Under Section 631(c) of the Communications Act, a cable operator cannot disclose personally identifiable information concerning any subscriber without the prior written or electronic consent of the subscriber, and must take such actions as are necessary to prevent unauthorized access to such information. In addition, Section 222 of the Communications Act provides that every telecommunications carrier has a duty to protect the confidentiality of its customers, and to notify customers of a breach as soon as practicable.
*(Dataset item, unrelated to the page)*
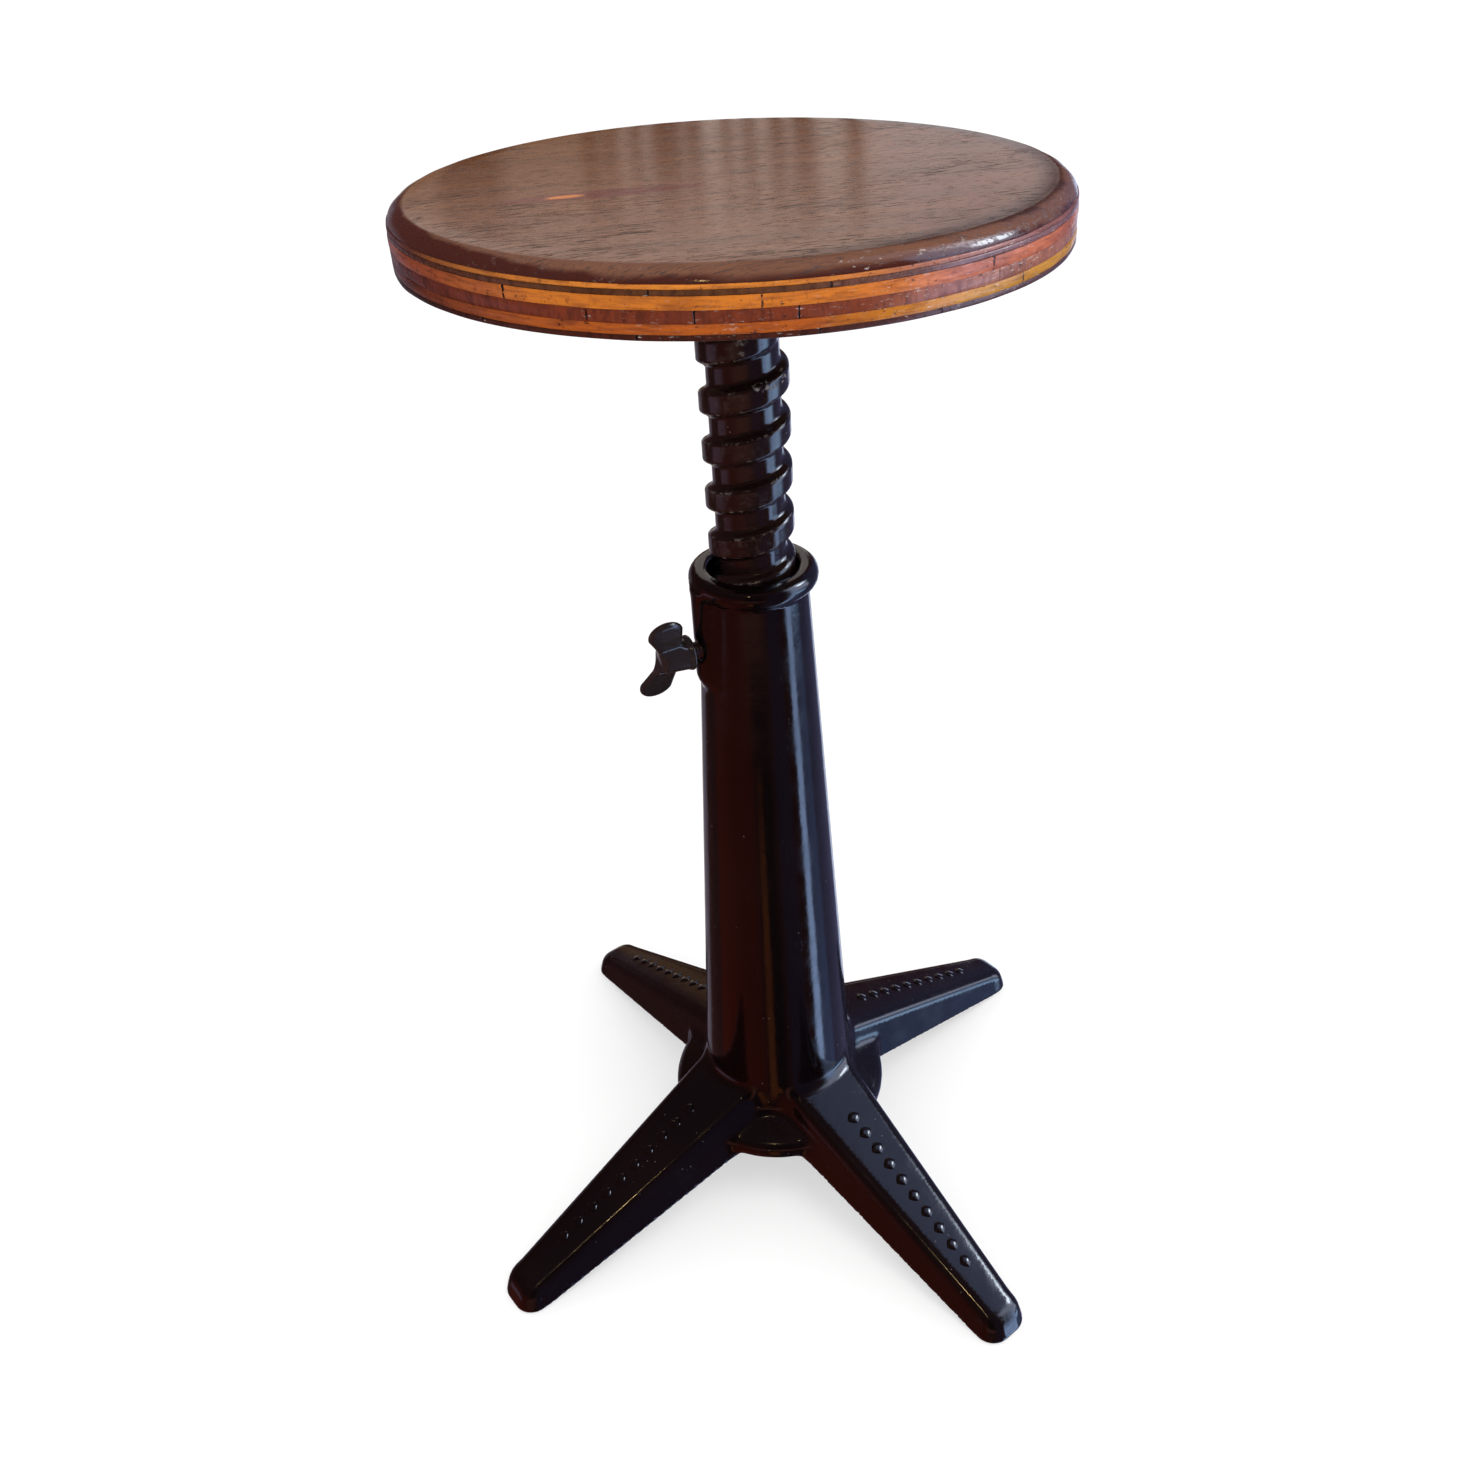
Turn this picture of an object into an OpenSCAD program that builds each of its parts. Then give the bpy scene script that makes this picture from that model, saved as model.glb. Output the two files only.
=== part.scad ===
// Adjustable swivel stool: a round plywood seat on a coarse screw spindle, which turns up and down in a
// thread nut inside a cast column on four legs. A wing screw in the column's side clamps the spindle.
// The origin is the middle of the four feet on the floor. +Z is up and the legs lie on the diagonals.

/* [Seat] */
// Diameter of the seat
seat_d = 320; // [300:5:350]
// Height of the seat's top above the floor, as the stool stands
seat_top = 652.6; // [650:0.2:660]
// Rounding of the seat's top edge
seat_round = 10; // [6:1:12]
// Rounding of the seat's bottom edge
seat_ease = 1.5; // [1:0.5:3]

/* [Spindle] */
// Radius of the spindle over its thread
thread_r = 23.5; // [22.5:0.5:24]
// Radius at the bottom of the thread's groove, and of the plain ends
core_r = 19; // [17:0.5:20]
// Rise of the right-hand, one-start thread in a turn
lead = 26.5; // [25:0.5:28]
// Width of the thread's ridge at its crest
crest_w = 10.8; // [9:0.2:12]
// Width of the thread's ridge at its root
root_w = 16.2; // [14:0.2:17]
// Height at which a ridge crosses the +X side
ridge_z = 530; // [520:0.5:540]
// Height of the spindle's lower end
spindle_bot = 308; // [306:0.5:309]

/* [Column] */
// Outer radius of the column where it meets the hub
column_r = 50.1; // [48:0.1:52]
// Outer radius of the column just under its collar
neck_r = 30.3; // [30:0.1:32]
// Height of the top of the collar
collar_top = 450; // [448:0.5:451]
// Outer radius of the collar's bead
bead_r = 36; // [35:0.5:38]
// Height of the collar's bead
bead_h = 12; // [10:0.5:14]
// Radius of the plain bore at the top of the column
bore_r = 25.3; // [25:0.1:26]
// Thickness of the column's wall
wall = 5; // [4:0.5:6]

/* [Hub and legs] */
// Radius of the hub disc
hub_r = 72; // [70:1:76]
// Height of the hub's underside
hub_bot = 45; // [42:1:48]
// Height of the hub's top at the column
hub_top = 66; // [64:1:68]
// Distance from the axis to a leg's tip
leg_reach = 223.4; // [215:0.2:235]
// Radius of a leg's rounded tip on the floor
tip_r = 17.6; // [16:0.2:20]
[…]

Between August 7, 2014 and August 14, 2014, hackers viewed personal information of about 60 current and former customers, posted eight customers’ information on social media sites, and changed the passwords of 28 of the customers. The hackers gained access to the information by posing as information technology administrators and tricking employees into entering their login credentials into a “phishing” website controlled by the hackers.

The FCC found that, at the time of the breach, the company did not have measures in place that might have prevented the use of compromised credentials. In addition, the company never reported the breach to the FCC’s data breach portal, as required under the Communications Act.

Under the consent decree, the company must pay a $595,000 fine, identify and notify all affected customers, and provide them with a free one year credit monitoring subscription. It must also adopt a comprehensive data security plan to protect against similar breaches in the future.

The consent decree comes on the heels of a July 9, 2015 settlement with two telecommunications companies that also involved protection of customer personal information. In that settlement, the companies agreed to pay a $3.5 million fine after it was discovered that the companies’ vendor stored consumers’ personal information on unprotected servers that were accessible over the Internet.